Callie, age seven, befriends the eight-year-old girl next door, Clementine Stark. Clementine invites Callie over and asks if Callie wants to practice kissing. They kiss, and Callie’s heart leaps.

Callie invites Clementine over. They go to the bathhouse on the property and play, rolling together in the water. When they notice Lefty there, they panic but then realize that something is wrong with him. An ambulance comes. Callie, blaming herself, prays for forgiveness. That night, Clementine’s father has a heart attack, and she and her mom soon move away.

Lefty recovers, but his memory deteriorates and he travels back through the years. Desdemona has to pretend that the kitchen is the Zebra Room. Lefty mistakes the milkman for Zizmo and tries to get into his truck to go rum running. Desdemona panics because she knows his mind will eventually rewind to when they were merely siblings to each other. Lefty does eventually start calling her sis, but the family blame the dementia. Three months later, he has a final stroke and dies.

Cal notes that he could understand the grief of those in his family because of his ability to understand both genders. Milton refuses to acknowledge his emotions. Tessie smothers Chapter Eleven and Callie with affection. However, Desdemona’s feelings remain a mystery. She retires to her bed and doesn’t leave for ten years.

Analysis: Chapters 13 & 14

Milton’s inability to see the structural inequalities Black Americans live with highlights both how assimilated he has become and the specific difficulties Black Americans face. Lefty, although willing to assimilate, faced many structural challenges in establishing himself after immigration. He even turned to illegal work after he losing his job for being related to Zizmo, something Lefty had no control over. Because of the intense scrutiny the Ford factory put Lefty under, we can conclude that they looked so hard into Lefty and Zizmo’s backgrounds because Lefty is Greek and was not entirely assimilated. Lefty’s hard work at Ford did not matter in the face of anti-immigrant sentiment. Although Milton still faces anti-Greek sentiment, as with the Grosse Pointe Point System, he proves adept at working around prejudice through the strength of intelligence and, more importantly, money, a luxury not afforded to Black Americans. Therefore, Milton jeers at Morrison’s statement because he believes that Black people blame white people for their problems instead of fixing them in the same way he works around prejudices.He cannot understand how systemic the oppression of Black Detroiters is.

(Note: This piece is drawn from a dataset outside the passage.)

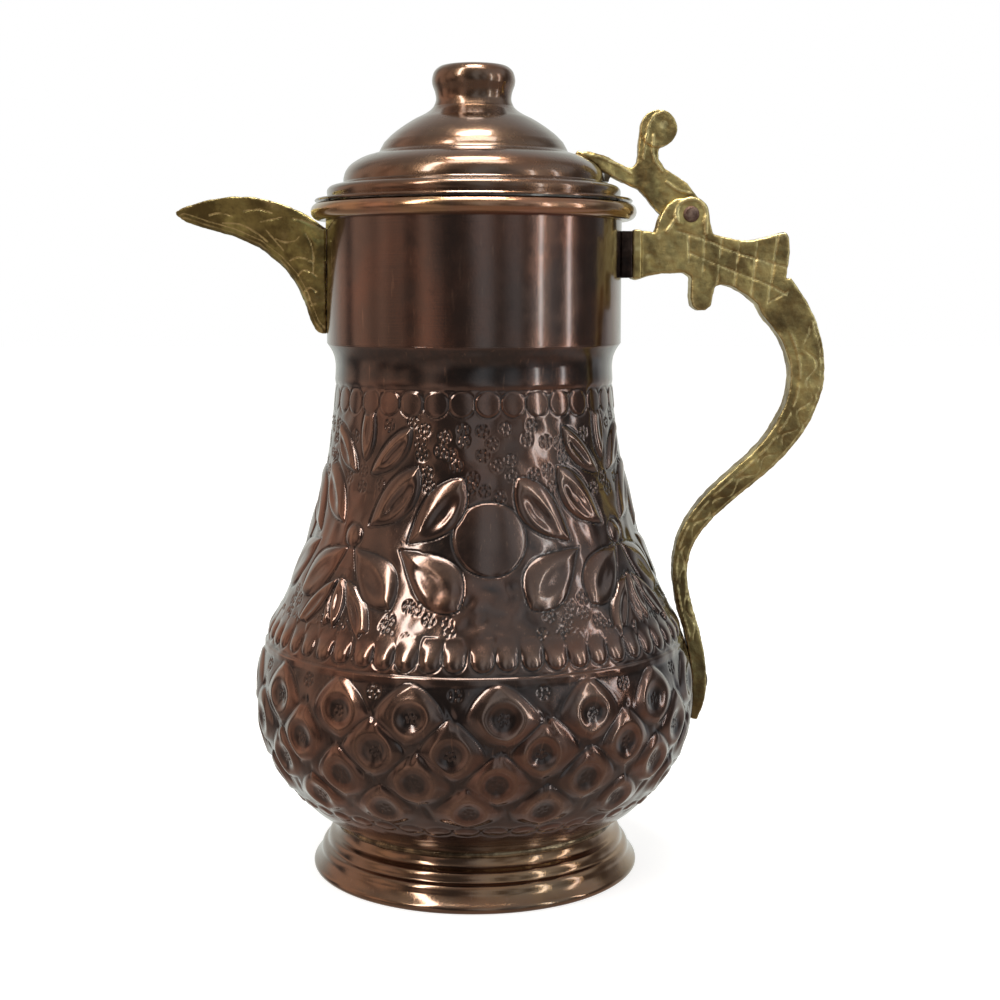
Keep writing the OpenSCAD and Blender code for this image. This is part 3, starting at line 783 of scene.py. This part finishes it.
# How bright the metal is rubbed, from 0 in the hollows to 1 on what stands out.
stand = 0.5 + 0.42 * (relief - blur(relief, 5)) + 0.30 * (relief - blur(relief, 20))
in_band = (smoothstep(24, 29, wall[:, 1]) * smoothstep(177, 173, wall[:, 1]))[:, None]
stand = 0.5 + (stand - 0.54) * in_band
under_step = smoothstep(174, 181, wall[:, 1]) * smoothstep(190, 187.5, wall[:, 1])
stand = stand - 0.36 * under_step[:, None] - 0.17 * soot

CHASED_DEPTH = 1.1      # the inner face stays this much further in behind the chasing
inner = resample(bowl, 3.0)
chased_here = smoothstep(22, 30, inner[:, 1]) * smoothstep(180, 172, inner[:, 1])
inner = inner + (beside(inner, 1.0) - inner) * (SHEET + CHASED_DEPTH * chased_here)[:, None]
inner = inner[inner[:, 1] > FLOOR_Z + SHEET + 0.2][::-1]
inner = np.concatenate([
    [[NECK_R - SHEET, STEP_Z]], inner, [[30, FLOOR_Z + SHEET], [10, FLOOR_Z + SHEET]]])
outer_verts, _ = turned(wall, COLUMNS)
grid = outer_verts.reshape(len(wall), COLUMNS, 3)
slope = np.gradient(wall, axis=0)
slope /= np.hypot(*slope.T)[:, None]
normal_r, normal_z = slope[:, 1, None], -slope[:, 0, None]
radial = grid[:, :, :2] / wall[:, 0, None, None]
grid[:, :, :2] += radial * (relief * normal_r)[:, :, None]
grid[:, :, 2] += relief * normal_z
inner_verts, _ = turned(inner, COLUMNS)
body_marks = np.concatenate([stand.ravel(), np.full(len(inner_verts), 0.5)])
jug_body = make("jug_body", np.concatenate([grid.reshape(-1, 3), inner_verts]),
                grid_faces(len(wall) + len(inner), COLUMNS, True), [chased, tinned], "jug",
                ["vessel"], None, {"relief": np.clip(body_marks, 0, 1)})
paint_rows(jug_body, COLUMNS, [(len(wall), 1)])

# Floor of the bowl: a dished disc that closes the ring left above.
dish = [(0, FLOOR_Z - 0.05), (6, FLOOR_Z - 0.02), (10.4, FLOOR_Z)]
dish += [(r, z + SHEET + 2 * (FLOOR_Z - z)) for r, z in dish[::-1]]
lathe("bowl_floor", dish, 96, tinned, "jug")

# ---------------------------------------------------------------- neck, foot, lid
BEAD_X, BEAD_Z, BEAD_R = 54.15, 235.1, 3.0
BEAD_FOOT_Z = 232.9     # where the wall meets the bead
NECK_FOOT_Z = STEP_Z - 0.05
NECK_ROWS, BEAD_ROWS, INNER_ROWS, NECK_COLUMNS = 40, 34, 30, 288
neck_profile = np.concatenate([
    np.stack([np.full(NECK_ROWS, NECK_R), np.linspace(NECK_FOOT_Z, BEAD_FOOT_Z, NECK_ROWS)], 1),
    arc((BEAD_X, BEAD_Z), BEAD_R, -136, 150, BEAD_ROWS),
    [[NECK_R - 0.6, 236.6], [NECK_R - SHEET, 235.4]],
    np.stack([np.full(INNER_ROWS, NECK_R - SHEET), np.linspace(234, NECK_FOOT_Z, INNER_ROWS)], 1)])
neck_verts, _ = turned(neck_profile, NECK_COLUMNS)
push_out(neck_verts, lumps(neck_verts, 42, 31) * 0.05)
neck = make("jug_neck", neck_verts, grid_faces(len(neck_profile), NECK_COLUMNS, True),
            [spun, tinned, rim_copper], "jug", ["vessel"], 40)
paint_rows(neck, NECK_COLUMNS, [(NECK_ROWS, 2), (NECK_ROWS + BEAD_ROWS, 1)])


def with_modifiers(obj):
    """A new mesh of the object with its modifiers applied."""
    return bpy.data.meshes.new_from_object(obj.evaluated_get(bpy.context.evaluated_depsgraph_get()))


def drill_strainer(target):
    """Cuts the strainer's holes through the neck behind the spout, with one boolean that is applied."""
    radius, pitch, top, drop, rows, sides = 1.5, 4.1, 223.5, 5.5, 4, 28
    verts, faces = [], []
    for row in range(rows):
        for k in range(rows - row):
            y, z = (k - (rows - 1 - row) / 2) * pitch, top - row * drop
            base = len(verts)
            for x in (-NECK_R - 2, -NECK_R + 6):
                for i in range(sides):
                    turn = TURN * i / sides
                    verts.append((x, y + radius * math.cos(turn), z + radius * math.sin(turn)))
            faces += [(base + i, base + sides + i, base + sides + (i + 1) % sides, base + (i + 1) % sides)
                      for i in range(sides)]
            faces += [tuple(base + i for i in range(sides)),
                      tuple(base + 2 * sides - 1 - i for i in range(sides))]
    mesh = bpy.data.meshes.new("drills")
    mesh.from_pydata((np.array(verts) * MM).tolist(), [], faces)
    drills = bpy.data.objects.new("drills", mesh)
    scene.collection.objects.link(drills)
    holes = target.modifiers.new("holes", "BOOLEAN")
    holes.operation = "DIFFERENCE"
    holes.solver = "EXACT"
    holes.object = drills
    drilled = with_modifiers(target)
    target.modifiers.clear()
    target.data = drilled
    target.data.set_sharp_from_angle(angle=math.radians(40))
    bpy.data.objects.remove(drills)


drill_strainer(neck)

FOOT_BEAD_R = 1.7
foot_stations = [(58.6, 2.8), (57.4, 4.2), (56.3, 6), (56, 7.4), (55.2, 8.7), (53.9, 9.6), (53.6, 11),
                 (52.8, 12.5), (50.9, 13.8), (49.9, 16), (49.8, 19.5)]
foot_outer = resample(spline(foot_stations, 8), 0.5)
foot_profile = np.concatenate([
    foot_outer[::-1][:-1], arc((57.3, FOOT_BEAD_R), FOOT_BEAD_R, 38, -190, 26),
    beside(foot_outer, SHEET)[3:]])[::-1]
lathe("foot_ring", np.concatenate([foot_profile, foot_profile[:1]]), 384, foot_copper, "jug",
      ["foot"], 50, 0.06, 41)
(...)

These two chapters demonstrate more of the cyclical way time works in the novel. The Stephanides family again faces a fire in the form of the 1967 riots. However, Lefty’s past experience this time allows the family to turn tragedy into a windfall because Lefty took out so many insurance policies on the Zebra Room. In this sense, time does not repeat itself for the Stephanides family exactly, but each generation learns from previous cycles, allowing them to prosper. However, the family can only avoid repeating history when that history is acknowledged, as with the fire. In contrast, because Lefty and Desdemona keep their incest secret, Desdemona cannot fully explain to Milton and Tessie why she initially discouraged their marriage, and Tessie and Milton continue a pattern of intermarriage in the Stephanides family in part because they do not have the information to change. Secrets perpetuate cycles within the family, making change impossible. We see another instance of circular time in Lefty’s decline, which forces him to live his life again in reverse. The parallel of Lefty’s mind deteriorating to his village childhood with the family settling into their Grosse Pointe American Dream success story suggests that time also operates as a cycle of death and renewal.

The Middlesex house, which provides a partial meaning of the novel’s title, has symbolic ties to Cal as a character. Like Cal himself, the house is difficult to categorize. Despite its location in an extremely prestigious neighborhood, the house has an unusual appearance that makes it difficult to sell, both desirable and undesirable. The house’s architect used design principles avant-garde at the time that later ironically cause the house to look dated, making it neither modern nor traditional. As we have seen throughout the novel, people often react to uncategorizable objects and people with a mixture of fear and desire, which is part of what frightens Cal about himself. Accordingly, while Callie finds the house exciting, its strange “conveniences” carry danger, as is evident when Chapter Eleven tricks Callie into getting her head trapped in the pneumatic barrier. Another feature of the house tied to Cal is the staircase that meanders in circles before taking someone to their destination. Cal also writes in this manner, taking circuitous paths, and like the peepholes in the stairwell, glancing into the lives of others or looking back on where he came from in the service of taking himself to the next stage of his life.

Chapter 14 further explores how members of the Stephanides family treat guilt and shame as something carried physically in one’s body. Callie believes her first experience of desire causes Lefty’s stroke, tying sexuality with danger and damage. This belief is similar to Desdemona’s understanding that everything she creates—silk, children—will somehow bear the sign of her own sexual sin. After Lefty’s death, Desdemona becomes bedridden in part from this same guilt. The first time Desdemona believed Lefty dead, Callie was able to clearly intuit her relief, but her murkier feelings here are likely caused by Lefty’s comments while his memory faded. During Lefty’s convalescence, he mentally goes back in time to before he and Desdemona fell in love, which leaves Desdemona alone with the sin of incest that they committed together. In addition, Lefty reveals their secret to the family, which frightened Desdemona even if no one recognized his statement as the truth. Now trapped alone with her secret, Desdemona embodies her shame by feeling as sick physically as she believes herself to be spiritually.